You could vote for Howard Dean
in thanks and acknowlegement that he has given Kerry and the rest of the Democrats some much-needed backbone, and that he was willing to strongly attack Bush when virtually none of the other Democratic candidates even dared to do so.
And you could vote for Al Sharpton
because for the most part he has not been the divisive element in the campaign that many Dems feared he would be and many Repubs jumped for joy hoping he would be. That is, aside from his somewhat counterproductive sniping at Dean.
So do whatever you want, and I'll be mighty proud of ya. As for me, I'm voting for John Kerry
, and doing so for a variety of reasons. This election will be less about lazy likability issues than 2000 was, and while I think Kerry has the ability to come off as likable (contrary to conventional wisdom, perhaps), he definitely has experience up the wazoo, and that will count more this fall than four years ago. Edwards would make a great president, but he has as much political experience as Bush did in 2000. (Okay, so it ain't like Edwards "failed upward" in his legal career like Bush did in business)
Some are beginning to make a big deal about how Kerry's primary campaign has grown cautious
. Of course, we should also remember that Kerry is the clear frontrunner, and there's nothing that could backfire worse for a frontrunner than to attack someone who's viewed pretty much universally as a likable guy, in John Edwards. It's pretty hilarious: The media covers the primary campaign like it's nothing more than a horse-race, free of expansive policy debate, and then they get all shocked when the frontrunner tries to keep his/her lead by being cautious. Seabiscuit didn't blow his wad around the first turn, so why should John Kerry?
It is, though, valid to ask whether Kerry would then get "cautious" in the general campaign should he find himself with a lead over Bush in the weeks before the election. I doubt he'll be cautious in the Gore-ian fashion, and the reason is pretty simple: Whenever Bush's critics keep the pressure on, Bush's polls go down. Nobody has really attacked John Edwards yet, so it's hard to know what would happen. What we've seen with Bush is that his bark is worse than his bite, and that whatever Midasesque golden touch he has, has been misplaced, between the aborted good-cop, bad-cop game with Hastert
on the 9/11 commission, and the clumsy lurch to support the FMA (which appears DOA
Also, Kerry declined federal matching funds (as did Dean), so he wont be held back by spending limits in the period after the primary dust has settled and before the Democratic National Convention in Boston this summer. If he had entered the fund system, Bush would have hammered him, pretty much unchallenged, for a period of a couple months with that $200million warchest, through ads and so on. With Kerry, we can support our guy and give him enough to attain relative parity with Dubya.

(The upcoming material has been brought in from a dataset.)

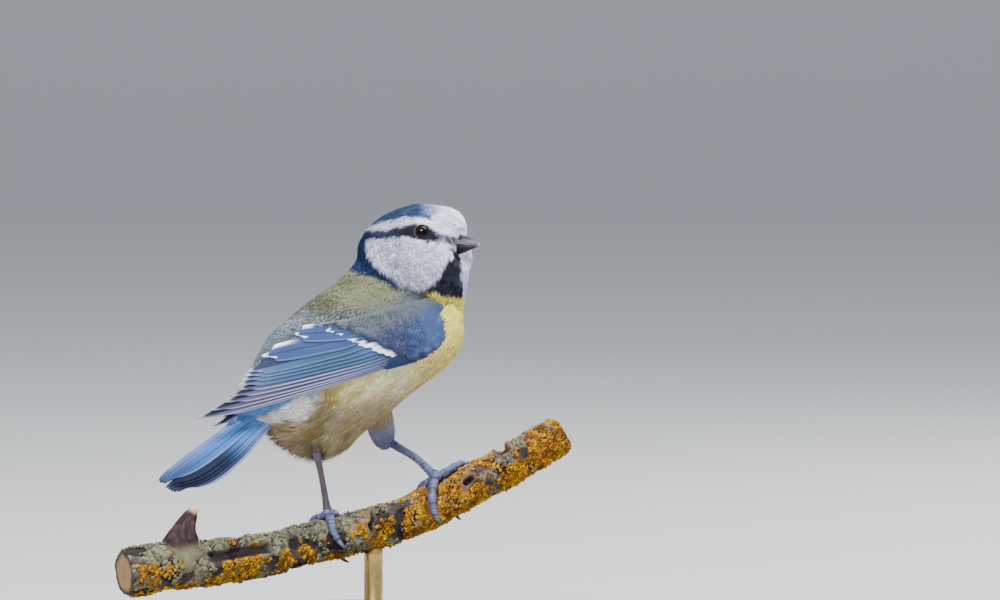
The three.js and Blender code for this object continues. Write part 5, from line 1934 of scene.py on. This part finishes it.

I remember a conversation I had with a former editor of the Patriot
, back in early 2002. If memory serves, it went something like this:
Him: Who do support for the 04 dem nomination?
Me: I'm thinking about John Kerry.
Tool is right. I would be very happy to be a cog in the Kerry machine. Anyway, let's move on.
SENATE DEM PRIMARY
: Obviously, Boxer
SENATE REP PRIMARY
: This is the part where I'm supposed to express hope that California's Republicans "pull a Simon" and neglect the moderate right candidate, former Secretary of State Bill Jones, in favor of one of his further-right opponents. But hey, I'm not gonna do that, I don't think Jones has a chance in hell of unseating Boxer, and the only possible Republican who did have a chance -- congressman David Dreier -- isn't running.
3RD DISTRICT SUPERVISOR, SANTA BARBARA COUNTY
: Obviously, everyone who isn't within arm's reach of me is free to read something else. But if you're an Isla Vista-inhabiting student like me, and you want a supervisor who will stand up for your rights as renters and citizens of the community, as well as protect the environment, then your man is John Buttny
(pronounced "butt-knee"). The State Assembly voting record of his opponent, conservative Brooks Firestone, raises serious questions about his willingness to stand behind laws involving guns, education and the environment. Vote Buttny!